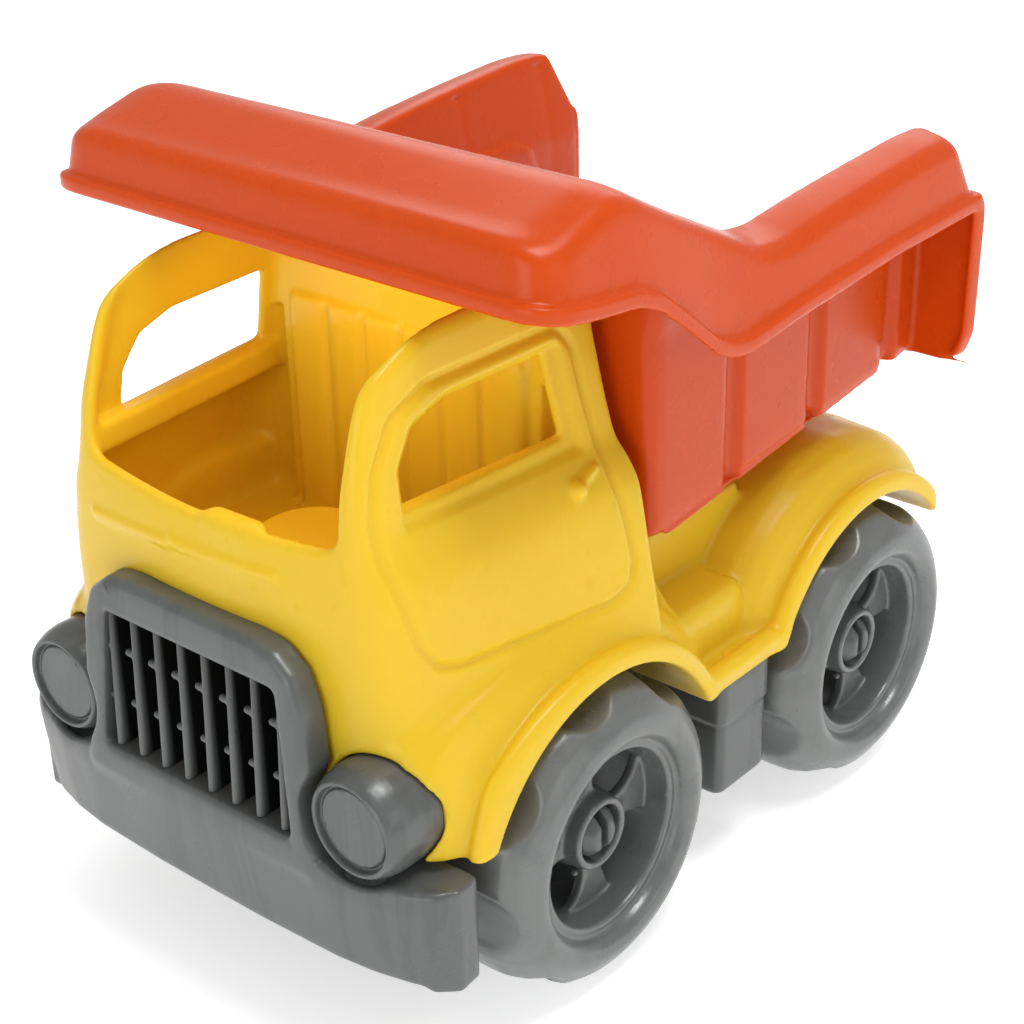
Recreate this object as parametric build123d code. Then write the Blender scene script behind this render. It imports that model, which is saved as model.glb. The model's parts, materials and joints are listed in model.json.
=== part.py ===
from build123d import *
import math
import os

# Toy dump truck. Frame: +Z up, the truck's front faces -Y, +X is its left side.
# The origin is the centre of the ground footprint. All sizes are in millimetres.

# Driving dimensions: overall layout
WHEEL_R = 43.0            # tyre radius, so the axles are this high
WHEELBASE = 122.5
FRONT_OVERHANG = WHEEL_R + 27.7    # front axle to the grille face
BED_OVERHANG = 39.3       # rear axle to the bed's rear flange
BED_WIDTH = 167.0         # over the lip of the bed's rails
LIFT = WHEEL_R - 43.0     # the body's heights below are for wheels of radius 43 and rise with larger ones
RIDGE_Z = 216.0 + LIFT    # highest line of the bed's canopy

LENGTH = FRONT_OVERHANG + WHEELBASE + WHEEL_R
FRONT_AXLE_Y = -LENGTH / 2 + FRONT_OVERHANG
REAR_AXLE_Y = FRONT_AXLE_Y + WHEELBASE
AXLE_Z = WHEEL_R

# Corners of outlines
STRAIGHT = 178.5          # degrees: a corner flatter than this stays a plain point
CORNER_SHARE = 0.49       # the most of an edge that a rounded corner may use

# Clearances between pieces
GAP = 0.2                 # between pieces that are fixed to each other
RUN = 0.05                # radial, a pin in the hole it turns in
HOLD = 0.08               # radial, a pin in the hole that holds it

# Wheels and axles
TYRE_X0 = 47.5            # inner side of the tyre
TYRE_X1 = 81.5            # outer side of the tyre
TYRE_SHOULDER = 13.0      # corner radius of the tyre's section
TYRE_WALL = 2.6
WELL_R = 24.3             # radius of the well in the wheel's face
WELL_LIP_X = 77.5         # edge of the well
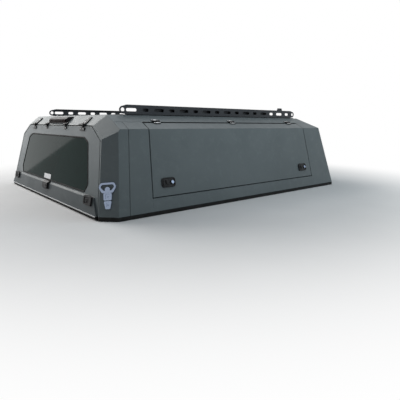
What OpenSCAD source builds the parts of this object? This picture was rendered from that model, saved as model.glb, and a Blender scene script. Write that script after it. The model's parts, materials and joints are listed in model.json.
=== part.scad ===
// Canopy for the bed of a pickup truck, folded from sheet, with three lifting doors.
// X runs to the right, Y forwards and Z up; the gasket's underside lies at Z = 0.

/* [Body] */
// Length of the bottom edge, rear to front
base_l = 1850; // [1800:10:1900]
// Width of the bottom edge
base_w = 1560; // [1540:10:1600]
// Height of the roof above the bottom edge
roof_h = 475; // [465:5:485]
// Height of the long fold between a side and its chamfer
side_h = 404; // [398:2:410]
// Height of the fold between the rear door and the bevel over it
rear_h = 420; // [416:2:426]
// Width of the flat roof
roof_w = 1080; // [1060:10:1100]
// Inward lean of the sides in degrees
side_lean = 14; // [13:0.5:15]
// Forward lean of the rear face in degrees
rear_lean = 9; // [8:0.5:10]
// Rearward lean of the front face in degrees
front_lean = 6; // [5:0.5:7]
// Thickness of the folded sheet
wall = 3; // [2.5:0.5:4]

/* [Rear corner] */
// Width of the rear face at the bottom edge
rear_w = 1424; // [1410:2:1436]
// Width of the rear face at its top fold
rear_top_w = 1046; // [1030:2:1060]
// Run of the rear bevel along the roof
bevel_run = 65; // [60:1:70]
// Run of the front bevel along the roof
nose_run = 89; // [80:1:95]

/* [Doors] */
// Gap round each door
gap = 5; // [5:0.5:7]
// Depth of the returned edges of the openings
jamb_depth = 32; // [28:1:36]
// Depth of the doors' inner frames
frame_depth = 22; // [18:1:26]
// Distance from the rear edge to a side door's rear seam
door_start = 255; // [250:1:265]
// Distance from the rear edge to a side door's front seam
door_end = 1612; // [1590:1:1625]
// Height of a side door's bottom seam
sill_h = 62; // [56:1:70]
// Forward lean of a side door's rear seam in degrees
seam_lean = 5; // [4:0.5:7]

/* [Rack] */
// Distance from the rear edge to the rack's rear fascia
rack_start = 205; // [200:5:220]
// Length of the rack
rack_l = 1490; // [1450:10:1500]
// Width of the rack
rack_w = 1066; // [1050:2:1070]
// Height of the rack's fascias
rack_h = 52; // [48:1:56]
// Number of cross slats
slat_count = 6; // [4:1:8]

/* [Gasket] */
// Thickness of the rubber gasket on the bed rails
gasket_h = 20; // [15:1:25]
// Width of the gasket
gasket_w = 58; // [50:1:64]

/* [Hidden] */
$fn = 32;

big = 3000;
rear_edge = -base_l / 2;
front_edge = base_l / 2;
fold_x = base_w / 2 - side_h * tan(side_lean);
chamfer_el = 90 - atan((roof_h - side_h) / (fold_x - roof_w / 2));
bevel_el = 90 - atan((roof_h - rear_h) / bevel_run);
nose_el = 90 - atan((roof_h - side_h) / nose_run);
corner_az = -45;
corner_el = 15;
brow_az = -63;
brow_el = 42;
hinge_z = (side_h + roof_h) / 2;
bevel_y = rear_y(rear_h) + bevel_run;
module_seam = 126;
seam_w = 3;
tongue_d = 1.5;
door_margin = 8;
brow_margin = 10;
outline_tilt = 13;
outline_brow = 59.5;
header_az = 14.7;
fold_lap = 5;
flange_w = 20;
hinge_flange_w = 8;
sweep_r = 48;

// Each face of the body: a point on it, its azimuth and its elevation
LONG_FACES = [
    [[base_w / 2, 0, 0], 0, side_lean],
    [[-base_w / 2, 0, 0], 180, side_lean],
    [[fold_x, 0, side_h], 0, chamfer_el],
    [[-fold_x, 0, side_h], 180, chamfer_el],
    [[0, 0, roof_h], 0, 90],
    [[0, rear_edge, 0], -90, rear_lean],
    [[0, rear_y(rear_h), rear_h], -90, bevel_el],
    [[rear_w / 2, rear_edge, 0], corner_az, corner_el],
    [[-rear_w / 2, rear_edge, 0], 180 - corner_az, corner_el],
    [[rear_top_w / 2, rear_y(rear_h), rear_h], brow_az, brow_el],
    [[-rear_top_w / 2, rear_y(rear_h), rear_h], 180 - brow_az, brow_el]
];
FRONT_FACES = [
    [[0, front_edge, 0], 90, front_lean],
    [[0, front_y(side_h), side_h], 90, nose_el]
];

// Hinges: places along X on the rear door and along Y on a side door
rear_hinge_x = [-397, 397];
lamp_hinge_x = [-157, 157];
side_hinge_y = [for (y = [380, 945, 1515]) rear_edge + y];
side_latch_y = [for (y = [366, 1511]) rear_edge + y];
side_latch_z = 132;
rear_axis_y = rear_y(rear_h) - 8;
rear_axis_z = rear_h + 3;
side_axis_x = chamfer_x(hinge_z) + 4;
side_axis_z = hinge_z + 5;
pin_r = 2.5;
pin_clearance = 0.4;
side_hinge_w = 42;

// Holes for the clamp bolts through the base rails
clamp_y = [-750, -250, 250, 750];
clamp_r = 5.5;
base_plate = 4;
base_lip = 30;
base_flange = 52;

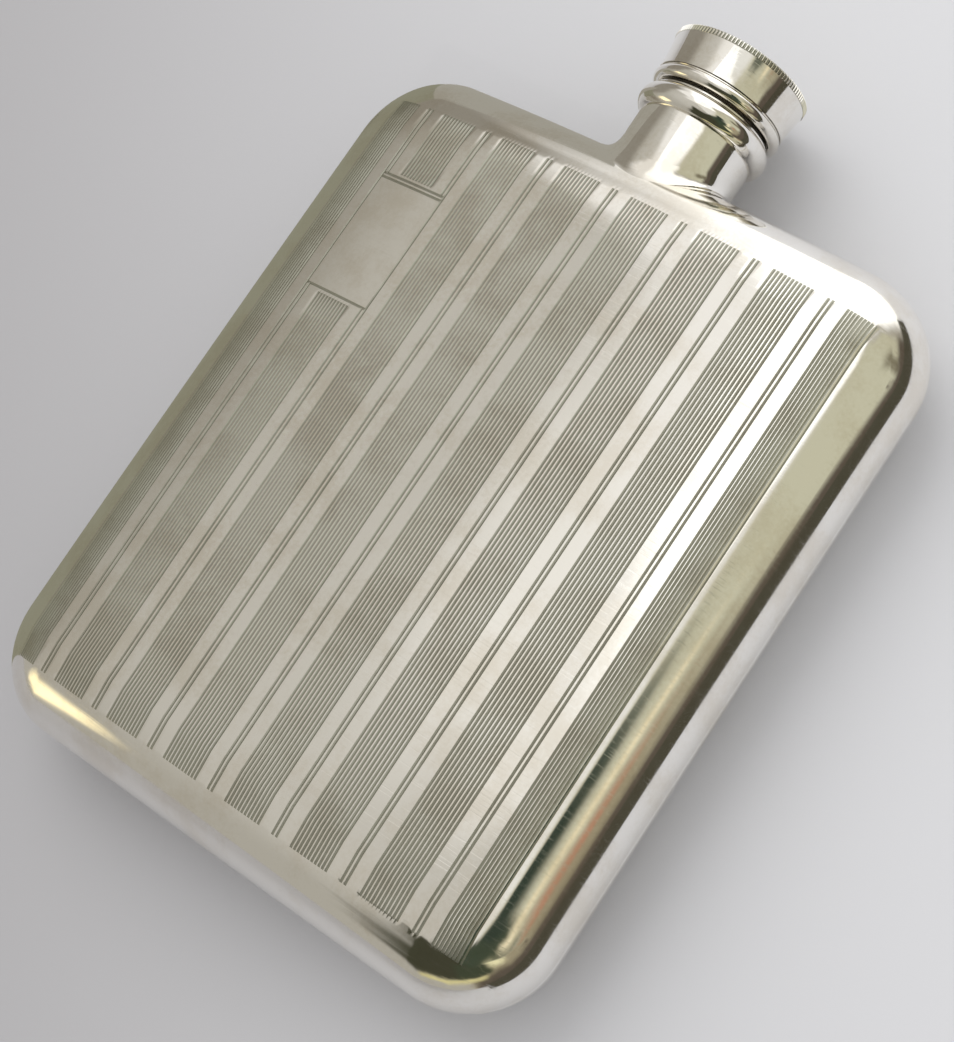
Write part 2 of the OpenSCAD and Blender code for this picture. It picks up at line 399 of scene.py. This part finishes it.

· · · · ·

Quote the data above verbatim from its first line to the line that includes "CORNER_SHARE = 0.49", with both boundary lines retained.

● **Output below**
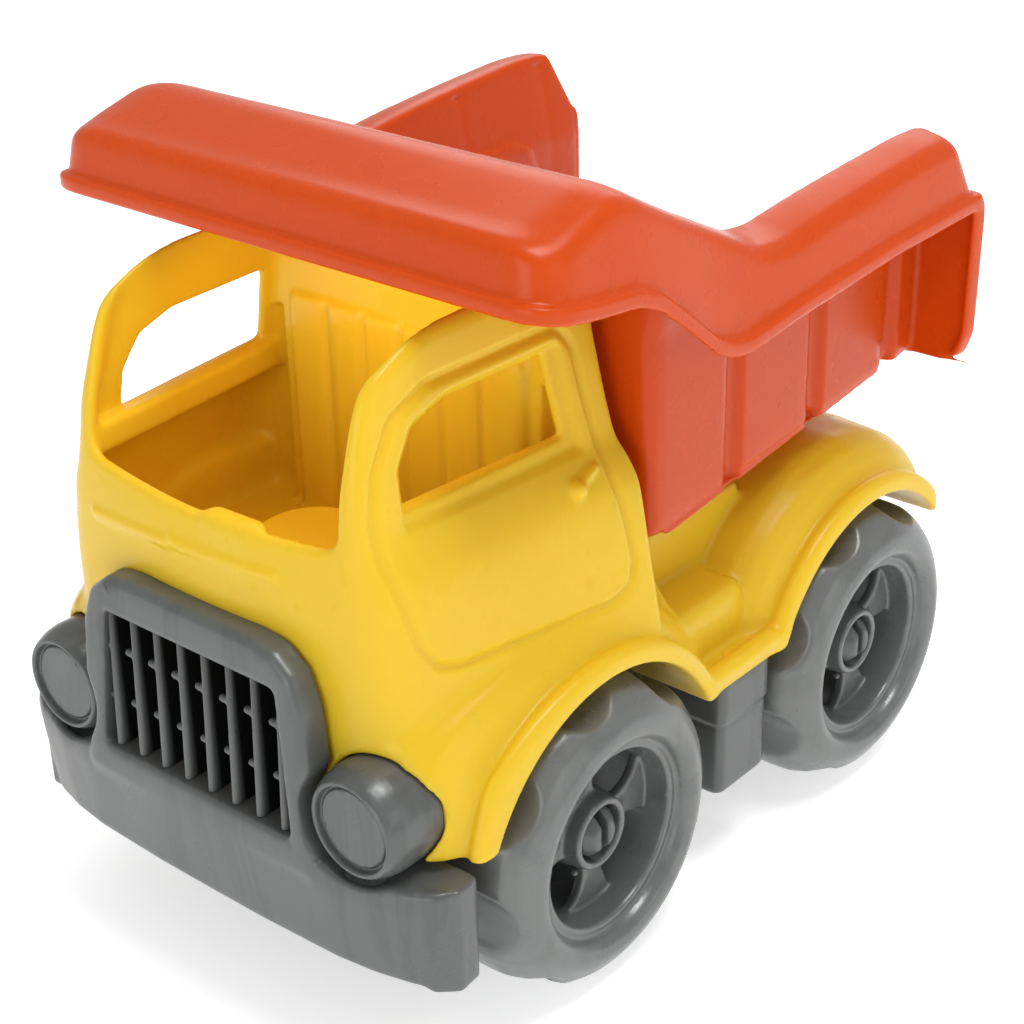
Recreate this object as parametric build123d code. Then write the Blender scene script behind this render. It imports that model, which is saved as model.glb. The model's parts, materials and joints are listed in model.json.
=== part.py ===
from build123d import *
import math
import os

# Toy dump truck. Frame: +Z up, the truck's front faces -Y, +X is its left side.
# The origin is the centre of the ground footprint. All sizes are in millimetres.

# Driving dimensions: overall layout
WHEEL_R = 43.0            # tyre radius, so the axles are this high
WHEELBASE = 122.5
FRONT_OVERHANG = WHEEL_R + 27.7    # front axle to the grille face
BED_OVERHANG = 39.3       # rear axle to the bed's rear flange
BED_WIDTH = 167.0         # over the lip of the bed's rails
LIFT = WHEEL_R - 43.0     # the body's heights below are for wheels of radius 43 and rise with larger ones
RIDGE_Z = 216.0 + LIFT    # highest line of the bed's canopy

LENGTH = FRONT_OVERHANG + WHEELBASE + WHEEL_R
FRONT_AXLE_Y = -LENGTH / 2 + FRONT_OVERHANG
REAR_AXLE_Y = FRONT_AXLE_Y + WHEELBASE
AXLE_Z = WHEEL_R

# Corners of outlines
STRAIGHT = 178.5          # degrees: a corner flatter than this stays a plain point
CORNER_SHARE = 0.49       # the most of an edge that a rounded corner may use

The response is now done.